_TASK TO CARRY OUT_
Please output the lines shown below exactly as they appear.

--- DATA SECTION ---

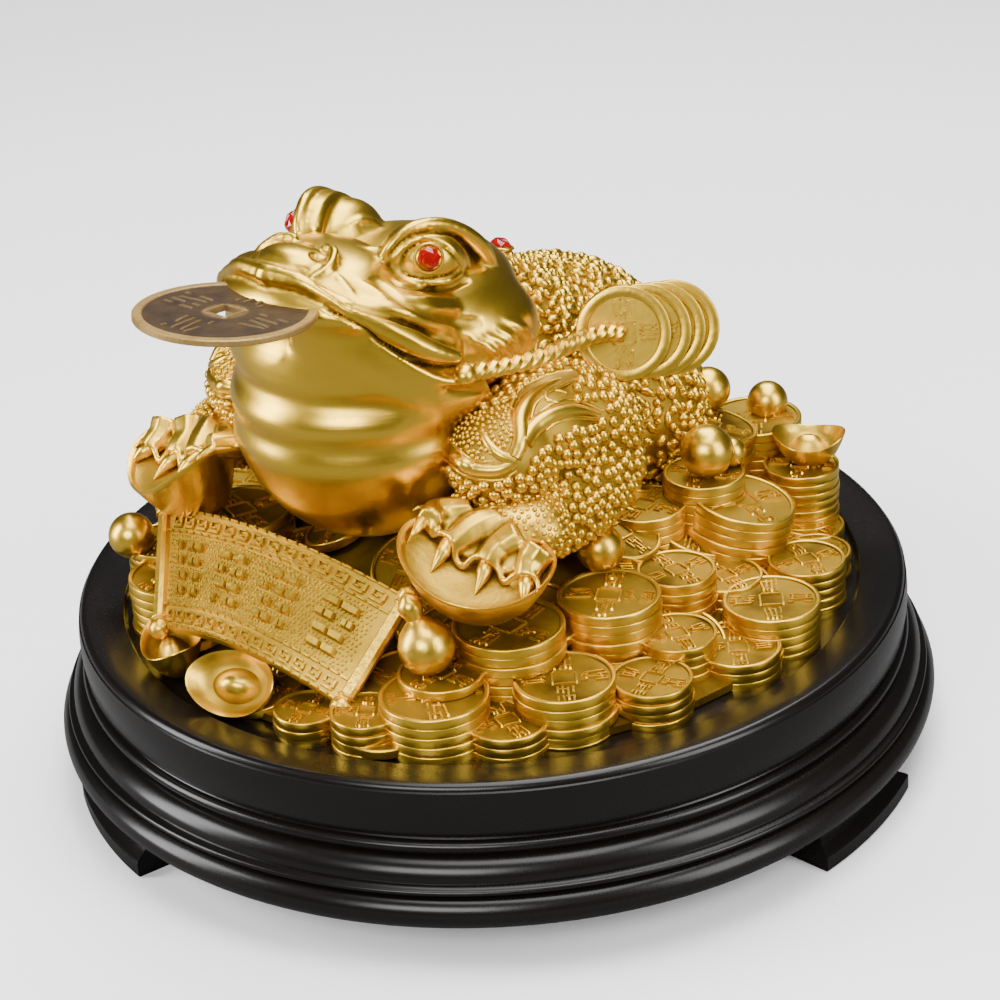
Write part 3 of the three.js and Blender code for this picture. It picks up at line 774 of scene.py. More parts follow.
# %% Eyes: ball, brow and lids, each point as pixel x, pixel y, and depth towards the camera
EYE_SEAT = on_toad(23.3, -31, 106.5)
EYE_TURN = turned(70, 0, 48)
EYEBALL = (8.8, 7.3, 7.2)
EYEBALL_DEPTH = 6.5
BROW = [
    (379, 270, 4.6), (388, 250, 7.4), (404.7, 232, 7.4), (424.8, 224.5, 5.6), (444.9, 224.5, 2.2),
    (465, 232.5, -2.6), (480.6, 246, -8.0), (489, 261, -12.5), (492, 275, -16.0),
]
BROW_RADII = [1.3, 1.6, 1.7, 1.8, 1.9, 2.1, 2.3, 2.2, 1.6]
UPPER_LID = [
    (391.5, 270.5, 5.2), (398.5, 254, 6.6), (411.4, 241.5, 6.8), (425.9, 236.5, 6.0), (440.4, 237.4, 4.4),
    (455, 245.2, 1.8), (465, 257, -1.6), (470, 268.5, -4.0),
]
UPPER_LID_RADII = [0.7, 1.0, 1.15, 1.2, 1.2, 1.1, 1.0, 0.7]
LOWER_LID = [
    (395, 271, 5.4), (409.2, 279.2, 6.6), (427, 282.2, 6.2), (447.1, 280.2, 3.8), (464, 272.5, -1.0),
]
LOWER_LID_RADII = [0.7, 1.2, 1.3, 1.2, 0.7]
print("eyeball", EYEBALL, "sunk", EYEBALL_DEPTH)

# %% Lips: pixel x, pixel y, depth towards the camera
UPPER_LIP = [
    (262.7, 273, 15.5), (298.5, 281.5, 20.6), (320, 293, 21.6), (345, 307, 21.6), (370, 319.5, 20.0),
    (400, 335.6, 17.4), (427, 348.8, 14.8), (447, 355, 12.0), (459, 357, 10.0),
]
UPPER_LIP_RADII = [2.9, 2.5, 2.2, 1.9, 2.4, 3.2, 3.2, 2.7, 1.8]
LOWER_LIP = [
    (300, 305, 19.0), (319.9, 309.6, 19.4), (340, 323, 18.6), (366.8, 339.8, 17.2), (393.6, 356.4, 15.4),
    (415.9, 370.5, 13.2), (438.2, 380, 10.8), (456.1, 382, 8.8), (470, 378.5, 7.4),
]
LOWER_LIP_RADII = [1.2, 1.3, 1.4, 1.5, 1.6, 1.7, 1.7, 1.5, 1.0]
JAW = [
    (300, 326, 12.0), (340, 345, 11.6), (366.8, 361, 10.0), (393.6, 377, 7.8), (415.9, 390, 5.4),
    (438.2, 398, 1.8), (458, 398, -2.4), (478, 388, -7.4),
]
JAW_RADII = [6.0, 7.0, 7.4, 7.4, 7.2, 6.8, 6.2, 4.6]
EYE_BED = [(399, 265, 2.6), (413, 262, 1.6), (431, 260, 0.3), (449, 260, -1.0), (465, 264, -3.8)]
EYE_BED_RADII = [2.0, 4.6, 5.5, 4.7, 2.2]
HEAD_LINES = (
    (BROW, BROW_RADII), (UPPER_LID, UPPER_LID_RADII), (LOWER_LID, LOWER_LID_RADII),
    (UPPER_LIP, UPPER_LIP_RADII), (LOWER_LIP, LOWER_LIP_RADII), (JAW, JAW_RADII), (EYE_BED, EYE_BED_RADII),
)
print("lines over the head", len(HEAD_LINES))

# %% Folds that stand out on the head: radius at the middle, depth of the centre, pixels
RAISED_FOLDS = [
    (2.6, -1.1, [(362, 296), (393.6, 308), (422.6, 320.5), (451.6, 331), (476, 337)]),
    (4.2, -2.9, [(388, 287), (405, 296), (430, 303), (456, 306), (482, 306)]),
    (1.1, -0.4, [(331, 270), (338, 277), (348, 289), (358, 299)]),
    (1.6, -0.7, [(352, 277), (366.8, 286), (384, 298), (404, 311)]),
    (1.2, -0.2, [(346.7, 226.3), (357.9, 220.5), (372, 221.5), (378, 227), (366.8, 231)]),
    (1.0, -0.2, [(304.3, 206), (311, 226.3), (317.7, 247)]),
    (1.5, -0.1, [(470, 340), (486, 346.5), (496, 357), (498, 369)]),
    (1.5, -0.1, [(484, 335), (500.9, 343.6), (508.8, 355), (510.4, 368)]),
    (1.5, -0.1, [(496, 328.5), (511, 338.8), (520, 352.6), (522.5, 367)]),
    (1.6, -0.4, [(504, 319), (523, 330), (532.5, 345), (535, 361)]),
]
NOSTRIL = [(4.5, -48, 112), (9, -49, 111.6), (11.3, -53.5, 109.6), (9.5, -58.5, 107.8), (5, -60.5, 108)]
NOSTRIL_RADII = [0.8, 1.3, 1.3, 1.1, 0.6]
NOSTRIL_PIT = (7.6, -53.6, 111.2)
print("raised folds", len(RAISED_FOLDS))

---

_ANSWER BELOW_
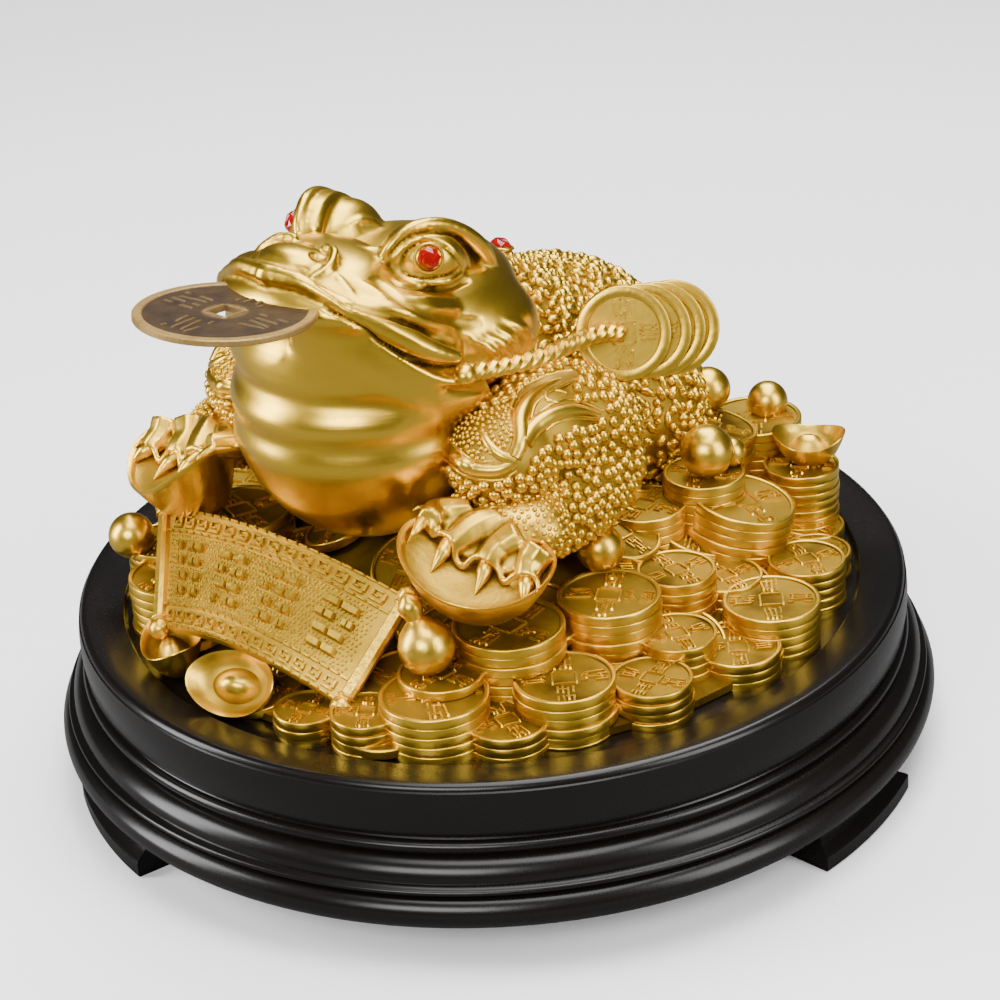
Write part 3 of the three.js and Blender code for this picture. It picks up at line 774 of scene.py. More parts follow.
# %% Eyes: ball, brow and lids, each point as pixel x, pixel y, and depth towards the camera
EYE_SEAT = on_toad(23.3, -31, 106.5)
EYE_TURN = turned(70, 0, 48)
EYEBALL = (8.8, 7.3, 7.2)
EYEBALL_DEPTH = 6.5
BROW = [
    (379, 270, 4.6), (388, 250, 7.4), (404.7, 232, 7.4), (424.8, 224.5, 5.6), (444.9, 224.5, 2.2),
    (465, 232.5, -2.6), (480.6, 246, -8.0), (489, 261, -12.5), (492, 275, -16.0),
]
BROW_RADII = [1.3, 1.6, 1.7, 1.8, 1.9, 2.1, 2.3, 2.2, 1.6]
UPPER_LID = [
    (391.5, 270.5, 5.2), (398.5, 254, 6.6), (411.4, 241.5, 6.8), (425.9, 236.5, 6.0), (440.4, 237.4, 4.4),
    (455, 245.2, 1.8), (465, 257, -1.6), (470, 268.5, -4.0),
]
UPPER_LID_RADII = [0.7, 1.0, 1.15, 1.2, 1.2, 1.1, 1.0, 0.7]
LOWER_LID = [
    (395, 271, 5.4), (409.2, 279.2, 6.6), (427, 282.2, 6.2), (447.1, 280.2, 3.8), (464, 272.5, -1.0),
]
LOWER_LID_RADII = [0.7, 1.2, 1.3, 1.2, 0.7]
print("eyeball", EYEBALL, "sunk", EYEBALL_DEPTH)

# %% Lips: pixel x, pixel y, depth towards the camera
UPPER_LIP = [
    (262.7, 273, 15.5), (298.5, 281.5, 20.6), (320, 293, 21.6), (345, 307, 21.6), (370, 319.5, 20.0),
    (400, 335.6, 17.4), (427, 348.8, 14.8), (447, 355, 12.0), (459, 357, 10.0),
]
UPPER_LIP_RADII = [2.9, 2.5, 2.2, 1.9, 2.4, 3.2, 3.2, 2.7, 1.8]
LOWER_LIP = [
    (300, 305, 19.0), (319.9, 309.6, 19.4), (340, 323, 18.6), (366.8, 339.8, 17.2), (393.6, 356.4, 15.4),
    (415.9, 370.5, 13.2), (438.2, 380, 10.8), (456.1, 382, 8.8), (470, 378.5, 7.4),
]
LOWER_LIP_RADII = [1.2, 1.3, 1.4, 1.5, 1.6, 1.7, 1.7, 1.5, 1.0]
JAW = [
    (300, 326, 12.0), (340, 345, 11.6), (366.8, 361, 10.0), (393.6, 377, 7.8), (415.9, 390, 5.4),
    (438.2, 398, 1.8), (458, 398, -2.4), (478, 388, -7.4),
]
JAW_RADII = [6.0, 7.0, 7.4, 7.4, 7.2, 6.8, 6.2, 4.6]
EYE_BED = [(399, 265, 2.6), (413, 262, 1.6), (431, 260, 0.3), (449, 260, -1.0), (465, 264, -3.8)]
EYE_BED_RADII = [2.0, 4.6, 5.5, 4.7, 2.2]
HEAD_LINES = (
    (BROW, BROW_RADII), (UPPER_LID, UPPER_LID_RADII), (LOWER_LID, LOWER_LID_RADII),
    (UPPER_LIP, UPPER_LIP_RADII), (LOWER_LIP, LOWER_LIP_RADII), (JAW, JAW_RADII), (EYE_BED, EYE_BED_RADII),
)
print("lines over the head", len(HEAD_LINES))

# %% Folds that stand out on the head: radius at the middle, depth of the centre, pixels
RAISED_FOLDS = [
    (2.6, -1.1, [(362, 296), (393.6, 308), (422.6, 320.5), (451.6, 331), (476, 337)]),
    (4.2, -2.9, [(388, 287), (405, 296), (430, 303), (456, 306), (482, 306)]),
    (1.1, -0.4, [(331, 270), (338, 277), (348, 289), (358, 299)]),
    (1.6, -0.7, [(352, 277), (366.8, 286), (384, 298), (404, 311)]),
    (1.2, -0.2, [(346.7, 226.3), (357.9, 220.5), (372, 221.5), (378, 227), (366.8, 231)]),
    (1.0, -0.2, [(304.3, 206), (311, 226.3), (317.7, 247)]),
    (1.5, -0.1, [(470, 340), (486, 346.5), (496, 357), (498, 369)]),
    (1.5, -0.1, [(484, 335), (500.9, 343.6), (508.8, 355), (510.4, 368)]),
    (1.5, -0.1, [(496, 328.5), (511, 338.8), (520, 352.6), (522.5, 367)]),
    (1.6, -0.4, [(504, 319), (523, 330), (532.5, 345), (535, 361)]),
]
NOSTRIL = [(4.5, -48, 112), (9, -49, 111.6), (11.3, -53.5, 109.6), (9.5, -58.5, 107.8), (5, -60.5, 108)]
NOSTRIL_RADII = [0.8, 1.3, 1.3, 1.1, 0.6]
NOSTRIL_PIT = (7.6, -53.6, 111.2)
print("raised folds", len(RAISED_FOLDS))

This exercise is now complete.